▸ **What is asked**: Copy down every line where the string "this" shows up.

[3D code data]
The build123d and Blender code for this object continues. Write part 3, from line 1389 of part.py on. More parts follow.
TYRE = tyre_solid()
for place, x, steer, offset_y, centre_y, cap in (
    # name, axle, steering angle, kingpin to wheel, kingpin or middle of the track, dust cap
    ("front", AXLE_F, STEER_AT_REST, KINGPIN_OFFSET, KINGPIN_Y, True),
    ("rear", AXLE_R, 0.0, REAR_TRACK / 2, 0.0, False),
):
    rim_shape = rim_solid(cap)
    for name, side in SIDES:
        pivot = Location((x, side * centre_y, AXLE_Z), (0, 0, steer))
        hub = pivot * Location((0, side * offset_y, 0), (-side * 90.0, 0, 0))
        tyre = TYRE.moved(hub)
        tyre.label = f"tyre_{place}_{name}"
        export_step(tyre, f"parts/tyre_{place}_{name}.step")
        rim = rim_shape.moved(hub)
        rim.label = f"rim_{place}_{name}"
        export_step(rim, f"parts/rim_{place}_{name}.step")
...
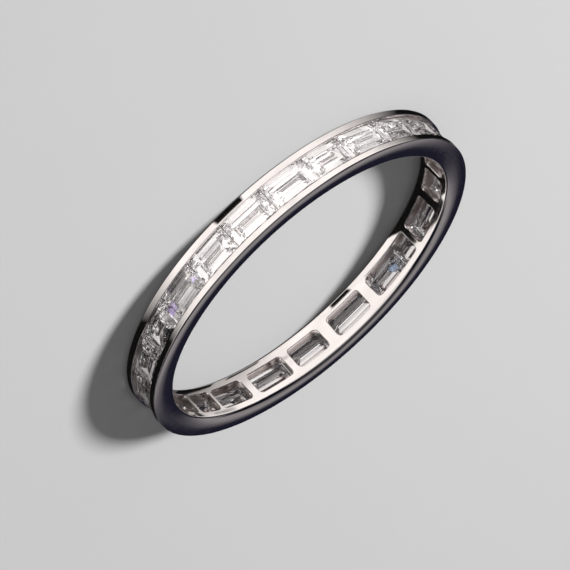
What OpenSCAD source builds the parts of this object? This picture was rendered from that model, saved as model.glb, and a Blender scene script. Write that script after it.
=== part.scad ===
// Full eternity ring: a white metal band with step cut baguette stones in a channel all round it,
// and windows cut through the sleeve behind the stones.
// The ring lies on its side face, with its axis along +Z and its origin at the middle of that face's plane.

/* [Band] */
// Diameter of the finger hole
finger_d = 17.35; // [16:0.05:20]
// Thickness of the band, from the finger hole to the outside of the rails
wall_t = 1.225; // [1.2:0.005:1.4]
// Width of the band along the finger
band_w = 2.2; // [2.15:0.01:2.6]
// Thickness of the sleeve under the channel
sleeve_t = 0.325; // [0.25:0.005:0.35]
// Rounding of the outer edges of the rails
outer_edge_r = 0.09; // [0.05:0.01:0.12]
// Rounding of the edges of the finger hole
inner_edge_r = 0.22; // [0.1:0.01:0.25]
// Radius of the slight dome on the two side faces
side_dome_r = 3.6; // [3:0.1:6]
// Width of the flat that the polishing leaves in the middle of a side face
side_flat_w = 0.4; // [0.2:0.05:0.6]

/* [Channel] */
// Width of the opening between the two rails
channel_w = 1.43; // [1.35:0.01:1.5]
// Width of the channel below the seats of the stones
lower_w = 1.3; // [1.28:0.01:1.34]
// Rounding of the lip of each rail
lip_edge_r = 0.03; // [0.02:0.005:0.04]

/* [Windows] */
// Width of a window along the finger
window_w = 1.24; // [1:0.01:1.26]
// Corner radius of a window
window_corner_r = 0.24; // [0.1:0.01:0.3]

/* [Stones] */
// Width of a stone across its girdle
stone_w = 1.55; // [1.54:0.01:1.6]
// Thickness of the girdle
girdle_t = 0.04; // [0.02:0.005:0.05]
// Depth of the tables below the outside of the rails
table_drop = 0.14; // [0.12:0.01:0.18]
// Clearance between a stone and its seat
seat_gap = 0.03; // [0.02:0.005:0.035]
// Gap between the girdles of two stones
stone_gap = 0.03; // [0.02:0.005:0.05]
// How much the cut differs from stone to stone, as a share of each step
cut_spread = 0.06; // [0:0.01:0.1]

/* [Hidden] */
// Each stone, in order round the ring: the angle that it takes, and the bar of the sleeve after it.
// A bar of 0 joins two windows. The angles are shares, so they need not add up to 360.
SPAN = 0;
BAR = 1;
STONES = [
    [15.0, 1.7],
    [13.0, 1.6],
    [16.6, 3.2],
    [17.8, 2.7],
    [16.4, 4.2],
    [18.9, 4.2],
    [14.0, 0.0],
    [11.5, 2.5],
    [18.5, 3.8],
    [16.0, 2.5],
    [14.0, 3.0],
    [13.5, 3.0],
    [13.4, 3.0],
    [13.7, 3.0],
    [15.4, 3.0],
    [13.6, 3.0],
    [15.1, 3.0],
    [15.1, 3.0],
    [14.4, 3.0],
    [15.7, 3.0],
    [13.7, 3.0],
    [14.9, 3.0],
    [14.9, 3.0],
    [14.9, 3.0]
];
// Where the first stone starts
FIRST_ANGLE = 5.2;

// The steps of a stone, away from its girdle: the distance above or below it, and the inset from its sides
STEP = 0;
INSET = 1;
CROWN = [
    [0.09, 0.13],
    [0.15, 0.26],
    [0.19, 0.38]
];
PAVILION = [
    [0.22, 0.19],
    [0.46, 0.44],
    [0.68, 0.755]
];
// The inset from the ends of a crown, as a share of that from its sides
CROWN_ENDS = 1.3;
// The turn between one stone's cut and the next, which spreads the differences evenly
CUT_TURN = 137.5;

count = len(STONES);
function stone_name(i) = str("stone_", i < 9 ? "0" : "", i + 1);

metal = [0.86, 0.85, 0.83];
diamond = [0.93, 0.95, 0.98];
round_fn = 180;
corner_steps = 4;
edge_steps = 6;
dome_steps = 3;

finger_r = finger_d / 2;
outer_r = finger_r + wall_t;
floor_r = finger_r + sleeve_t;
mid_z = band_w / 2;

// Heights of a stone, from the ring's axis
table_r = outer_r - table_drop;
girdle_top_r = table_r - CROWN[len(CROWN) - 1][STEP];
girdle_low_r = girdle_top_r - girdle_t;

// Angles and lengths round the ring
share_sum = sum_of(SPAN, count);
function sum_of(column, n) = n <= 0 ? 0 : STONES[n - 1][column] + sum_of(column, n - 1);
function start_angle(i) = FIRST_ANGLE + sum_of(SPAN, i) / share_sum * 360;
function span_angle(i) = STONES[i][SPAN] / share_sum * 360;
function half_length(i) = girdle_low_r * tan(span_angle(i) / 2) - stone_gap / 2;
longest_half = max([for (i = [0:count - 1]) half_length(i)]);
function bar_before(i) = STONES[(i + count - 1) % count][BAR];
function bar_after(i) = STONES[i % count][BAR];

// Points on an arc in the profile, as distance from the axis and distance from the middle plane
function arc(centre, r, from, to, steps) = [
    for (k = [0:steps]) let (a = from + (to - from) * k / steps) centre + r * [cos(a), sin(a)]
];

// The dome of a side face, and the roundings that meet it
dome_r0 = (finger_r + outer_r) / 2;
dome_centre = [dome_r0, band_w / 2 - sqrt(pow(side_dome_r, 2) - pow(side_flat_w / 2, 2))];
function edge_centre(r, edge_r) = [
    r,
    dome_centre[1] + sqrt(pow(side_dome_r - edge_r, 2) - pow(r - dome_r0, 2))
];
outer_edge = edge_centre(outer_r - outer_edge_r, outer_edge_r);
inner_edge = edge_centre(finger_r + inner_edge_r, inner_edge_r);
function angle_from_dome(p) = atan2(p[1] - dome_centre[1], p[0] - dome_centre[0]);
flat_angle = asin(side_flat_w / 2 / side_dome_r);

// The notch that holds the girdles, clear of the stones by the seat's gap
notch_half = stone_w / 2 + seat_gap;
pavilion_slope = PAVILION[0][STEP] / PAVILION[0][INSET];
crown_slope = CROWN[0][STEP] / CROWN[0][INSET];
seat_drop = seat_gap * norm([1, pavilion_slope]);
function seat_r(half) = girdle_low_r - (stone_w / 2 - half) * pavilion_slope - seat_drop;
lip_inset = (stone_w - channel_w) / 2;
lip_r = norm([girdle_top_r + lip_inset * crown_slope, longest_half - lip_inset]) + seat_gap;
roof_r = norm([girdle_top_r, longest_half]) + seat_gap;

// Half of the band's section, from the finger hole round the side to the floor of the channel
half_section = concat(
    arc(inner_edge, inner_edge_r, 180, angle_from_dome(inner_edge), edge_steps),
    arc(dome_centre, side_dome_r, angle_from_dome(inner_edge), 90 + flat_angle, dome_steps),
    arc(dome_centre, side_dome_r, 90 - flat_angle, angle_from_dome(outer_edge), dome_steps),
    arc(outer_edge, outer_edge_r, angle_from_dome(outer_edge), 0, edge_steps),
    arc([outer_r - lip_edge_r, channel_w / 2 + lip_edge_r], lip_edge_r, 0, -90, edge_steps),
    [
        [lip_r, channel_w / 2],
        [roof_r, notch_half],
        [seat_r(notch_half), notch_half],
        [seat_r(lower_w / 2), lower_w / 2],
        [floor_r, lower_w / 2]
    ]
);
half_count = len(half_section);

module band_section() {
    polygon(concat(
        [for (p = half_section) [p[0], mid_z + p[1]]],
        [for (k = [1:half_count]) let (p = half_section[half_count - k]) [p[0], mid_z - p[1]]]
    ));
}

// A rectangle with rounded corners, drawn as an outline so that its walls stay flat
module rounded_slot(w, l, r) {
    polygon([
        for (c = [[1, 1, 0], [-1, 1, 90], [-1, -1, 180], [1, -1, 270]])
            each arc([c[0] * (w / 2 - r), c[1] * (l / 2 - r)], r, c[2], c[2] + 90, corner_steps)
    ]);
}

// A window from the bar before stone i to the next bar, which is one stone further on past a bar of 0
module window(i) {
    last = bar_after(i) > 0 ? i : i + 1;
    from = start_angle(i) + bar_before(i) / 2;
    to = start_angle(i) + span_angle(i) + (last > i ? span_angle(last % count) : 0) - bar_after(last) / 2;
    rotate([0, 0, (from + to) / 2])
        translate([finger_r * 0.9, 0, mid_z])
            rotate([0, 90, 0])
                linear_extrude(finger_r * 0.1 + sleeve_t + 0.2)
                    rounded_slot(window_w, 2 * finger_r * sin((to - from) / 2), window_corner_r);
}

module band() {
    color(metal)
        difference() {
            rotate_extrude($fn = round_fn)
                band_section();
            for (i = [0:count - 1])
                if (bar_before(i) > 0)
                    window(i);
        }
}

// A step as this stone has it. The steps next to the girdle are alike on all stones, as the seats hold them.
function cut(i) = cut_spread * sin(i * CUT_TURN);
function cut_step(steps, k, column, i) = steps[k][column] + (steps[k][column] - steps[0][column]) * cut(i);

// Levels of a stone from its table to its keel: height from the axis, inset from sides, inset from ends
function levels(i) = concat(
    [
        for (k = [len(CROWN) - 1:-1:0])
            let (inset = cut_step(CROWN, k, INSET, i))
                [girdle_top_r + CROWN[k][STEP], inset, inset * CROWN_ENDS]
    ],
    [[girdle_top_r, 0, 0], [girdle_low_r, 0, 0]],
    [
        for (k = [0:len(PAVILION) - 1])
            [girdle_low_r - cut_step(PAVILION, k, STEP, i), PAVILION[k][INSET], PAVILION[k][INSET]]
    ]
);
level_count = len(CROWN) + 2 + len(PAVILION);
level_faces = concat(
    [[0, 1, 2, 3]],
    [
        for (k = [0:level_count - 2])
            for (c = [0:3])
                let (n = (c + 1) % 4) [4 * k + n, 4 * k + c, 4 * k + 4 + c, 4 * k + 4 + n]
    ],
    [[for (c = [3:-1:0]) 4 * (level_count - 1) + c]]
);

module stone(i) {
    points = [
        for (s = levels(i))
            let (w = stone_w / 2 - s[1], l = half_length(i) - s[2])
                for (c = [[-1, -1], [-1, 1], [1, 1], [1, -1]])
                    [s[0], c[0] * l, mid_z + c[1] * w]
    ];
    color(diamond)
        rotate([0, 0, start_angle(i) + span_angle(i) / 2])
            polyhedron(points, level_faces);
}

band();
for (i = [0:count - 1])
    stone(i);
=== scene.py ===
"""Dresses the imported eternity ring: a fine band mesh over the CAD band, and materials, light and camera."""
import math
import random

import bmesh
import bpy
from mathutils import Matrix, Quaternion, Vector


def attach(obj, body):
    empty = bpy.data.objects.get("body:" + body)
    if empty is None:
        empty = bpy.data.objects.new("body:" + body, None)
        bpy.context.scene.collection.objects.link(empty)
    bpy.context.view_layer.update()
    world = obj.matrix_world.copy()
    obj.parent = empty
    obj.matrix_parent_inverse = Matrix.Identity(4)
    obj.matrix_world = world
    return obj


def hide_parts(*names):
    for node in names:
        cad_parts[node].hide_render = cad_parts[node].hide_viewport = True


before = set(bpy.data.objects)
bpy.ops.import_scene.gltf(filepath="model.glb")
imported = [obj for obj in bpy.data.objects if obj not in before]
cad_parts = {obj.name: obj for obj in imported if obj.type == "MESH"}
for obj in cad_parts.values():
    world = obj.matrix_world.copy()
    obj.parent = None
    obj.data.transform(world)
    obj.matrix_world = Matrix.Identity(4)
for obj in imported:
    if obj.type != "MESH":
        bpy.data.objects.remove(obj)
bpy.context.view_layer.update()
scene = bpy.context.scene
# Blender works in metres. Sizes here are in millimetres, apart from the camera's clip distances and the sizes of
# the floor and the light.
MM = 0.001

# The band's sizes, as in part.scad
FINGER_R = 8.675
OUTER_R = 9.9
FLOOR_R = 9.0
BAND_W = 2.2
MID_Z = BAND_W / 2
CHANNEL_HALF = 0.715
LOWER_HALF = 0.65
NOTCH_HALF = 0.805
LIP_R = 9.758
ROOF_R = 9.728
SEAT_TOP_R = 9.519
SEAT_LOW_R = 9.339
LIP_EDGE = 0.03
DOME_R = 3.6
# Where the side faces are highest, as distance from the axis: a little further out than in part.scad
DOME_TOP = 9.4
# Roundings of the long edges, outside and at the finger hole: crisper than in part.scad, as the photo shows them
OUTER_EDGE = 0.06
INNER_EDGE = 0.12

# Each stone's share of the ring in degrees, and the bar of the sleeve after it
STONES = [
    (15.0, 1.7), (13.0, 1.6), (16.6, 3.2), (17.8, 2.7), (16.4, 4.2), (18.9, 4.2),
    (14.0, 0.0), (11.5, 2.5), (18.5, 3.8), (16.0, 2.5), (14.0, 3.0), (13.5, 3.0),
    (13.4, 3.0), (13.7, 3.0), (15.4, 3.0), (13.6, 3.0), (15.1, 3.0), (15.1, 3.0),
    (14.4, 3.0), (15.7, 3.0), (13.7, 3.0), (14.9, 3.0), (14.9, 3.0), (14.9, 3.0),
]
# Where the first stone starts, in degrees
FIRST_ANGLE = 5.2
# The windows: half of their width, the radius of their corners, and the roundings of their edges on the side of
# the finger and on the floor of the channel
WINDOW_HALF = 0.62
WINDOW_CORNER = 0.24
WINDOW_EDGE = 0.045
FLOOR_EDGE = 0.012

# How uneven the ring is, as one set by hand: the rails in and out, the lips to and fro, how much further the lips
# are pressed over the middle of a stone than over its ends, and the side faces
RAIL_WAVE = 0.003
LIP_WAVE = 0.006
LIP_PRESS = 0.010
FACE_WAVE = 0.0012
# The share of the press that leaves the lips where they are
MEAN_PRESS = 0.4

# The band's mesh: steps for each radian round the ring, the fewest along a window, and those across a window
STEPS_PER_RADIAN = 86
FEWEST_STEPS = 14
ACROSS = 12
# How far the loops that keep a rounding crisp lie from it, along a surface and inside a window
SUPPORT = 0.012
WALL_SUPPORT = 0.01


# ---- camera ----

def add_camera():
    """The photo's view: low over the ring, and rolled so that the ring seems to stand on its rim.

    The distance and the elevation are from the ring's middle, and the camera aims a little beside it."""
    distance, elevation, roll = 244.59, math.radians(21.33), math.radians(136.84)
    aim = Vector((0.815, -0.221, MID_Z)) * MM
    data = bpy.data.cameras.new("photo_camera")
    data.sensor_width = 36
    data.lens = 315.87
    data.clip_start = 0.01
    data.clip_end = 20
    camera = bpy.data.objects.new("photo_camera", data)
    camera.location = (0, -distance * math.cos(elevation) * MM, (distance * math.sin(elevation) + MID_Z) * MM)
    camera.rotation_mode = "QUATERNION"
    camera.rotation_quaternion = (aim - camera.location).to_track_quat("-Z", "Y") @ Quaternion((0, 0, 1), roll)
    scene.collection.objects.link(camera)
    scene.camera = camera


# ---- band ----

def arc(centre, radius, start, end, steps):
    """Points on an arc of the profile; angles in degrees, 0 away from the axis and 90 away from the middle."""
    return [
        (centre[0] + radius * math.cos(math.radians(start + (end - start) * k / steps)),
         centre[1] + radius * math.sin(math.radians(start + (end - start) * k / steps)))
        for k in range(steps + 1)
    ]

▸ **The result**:
The build123d and Blender code for this object continues. Write part 3, from line 1389 of part.py on. More parts follow.
What OpenSCAD source builds the parts of this object? This picture was rendered from that model, saved as model.glb, and a Blender scene script. Write that script after it.
// A step as this stone has it. The steps next to the girdle are alike on all stones, as the seats hold them.